Beberapa waktu yang lalu, di media sosial heboh terkait perdebatan siapa capres yang lebih mampu menjadi imam shalat berjamaah. Awalnya mulai mengkritik Jokowi yang walaupun mampu menjadi imam shalat, tetapi terlihat kurang luwes. Prabowo juga dikritik, ia dicemooh karena mengakui bahwa ia tidak bisa menjadi imam shalat.

Sebelumnya lagi, jagad media sosial juga dihebohkan dengan potongan video yang menayangkan Jokowi saat mengucapkan al-fatihah dengan sebutan “al-fateka”. Tak lama setelah itu, Prabowo juga menuai kritik terkait soal yang sama. Ia keliru melafalkan “shollalohu alaihi wasalam” dengan “sholluhualai”. Polemik itu msih terus berlanjut.

Bahkan belakangan ini, Perkumpulan Da’i Aceh hendak melakukan Tes Baca Al-Qur’an untuk para kandidat Capres dan Cawapres. Kiai Ma’ruf Amin menyampaikan kesanggupannya mengikuti acara Tes tersebut bersama Jokowi. Sedangkan pihak Prabowo-Sandiaga yang selama ini dipercayai sebagai representasi umat Islam malah justru menolak untuk mengikuti kegiatan Tes tersebut.

Dari sekian dinamika politik Indonesia menjelang Pilpres 2019 mendatang tersebut. Panoramanya tampak seolah urusan kepemimpinan kini parameternya adalah kesalehan si kandidat. Bahkan belakangan ada plesetan bahwa Pilpres kali ini yang dicari adalah pemimpin yang seiman. Dari plesetan tersebut menggambarkan betapa kini seolah-olah unsur agama menjadi satu-satunya parameter kepemimpinan di Indonesia.

Padahal, jika parameternya adalah keimanan, hal itu sangat sulit untuk diukur tingkat validitas keimanannya. Kalau soal urusan agama, kita tak bisa melihat dan menilainya hanya dari tampilan fisik semata. Belum tentu orang yang dalam penampilan sehari-harinya menampakkan kesalehan berkorelasi dengan tingkat kesalehan kehidupan ukhrawinya.

Bahkan, dalam kalangan muslim tradisional di pedesaan, ada kepercayaan bahwa orang yang seolah-olah menampaakkan kesalehan itu justru malah bukan orang yang saleh.

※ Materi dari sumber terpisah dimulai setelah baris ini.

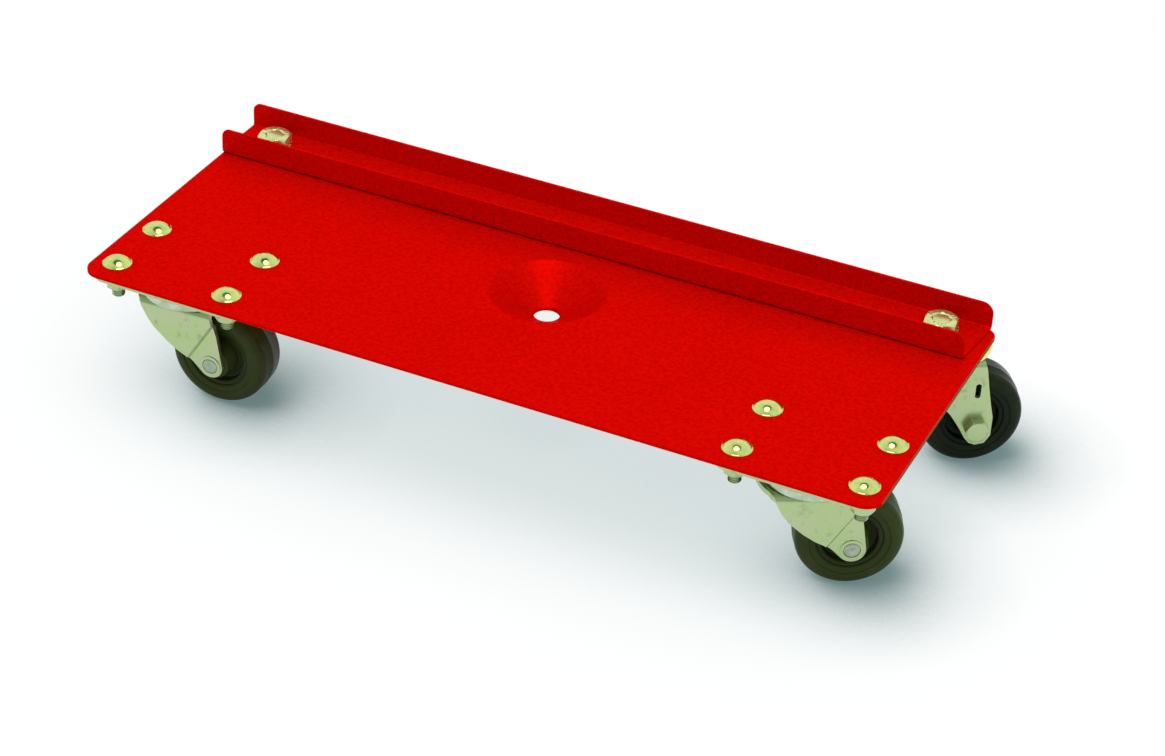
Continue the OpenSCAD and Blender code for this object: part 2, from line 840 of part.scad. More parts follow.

Justru, sering kali terbukti adalah orang yang alim dan saleh itu tidak menampakkan tingkat kesalehannya dalam penampilan sehari-harinya. Ada kepercayaan bahwa orang yang alim dan saleh itu ibadahnya saat semua orang sudah terlelap dalam tidur.

Dengan demikian, sangat sulit sekali menilai tingkat kesalehan seorang kandidat. Karena begitu sulitnya untuk menilai kadar keimanan kandidat, karena itu adalah domainnya ia dengan tuhannya. Maka oleh dari itu seharusnya dalam kontestasi ajang cari pemimpin yang harus diukur adalah kadar-kadar program politik kandidat.

Kita perlu menilai program politik yang ditawarkan oleh para kandidat. Bagaimana komitmen mereka dalam memberikan intervensi terhadap ketimpangan ekonomi antara si kaya dengan si miskin.

Sejauh mana para kandidat memprioritaskan penyelesaian terhadap kasus pelanggaran HAM di Indonesia. Kita juga perlu menilai program politik kandidat terkait dengan marakya kasus korupsi di tingkat elit politik kita.

Kita semua berharap, perdebatan dalam kontestasi kandidat Capres dan Cawapres 2019 mendatang tidak lagi mengeksploitasi isu agama dalam Pilpres. Kita berharap, di Pilpres mendatang yang menjadi bahan perdebatan adalah isu-isu ketimpangan, HAM, korupsi dan maslah-masalah kerakyatan lainnya. Karena yang kita cari di Pilpres kali ini adalah presiden, bukan takmir masjid.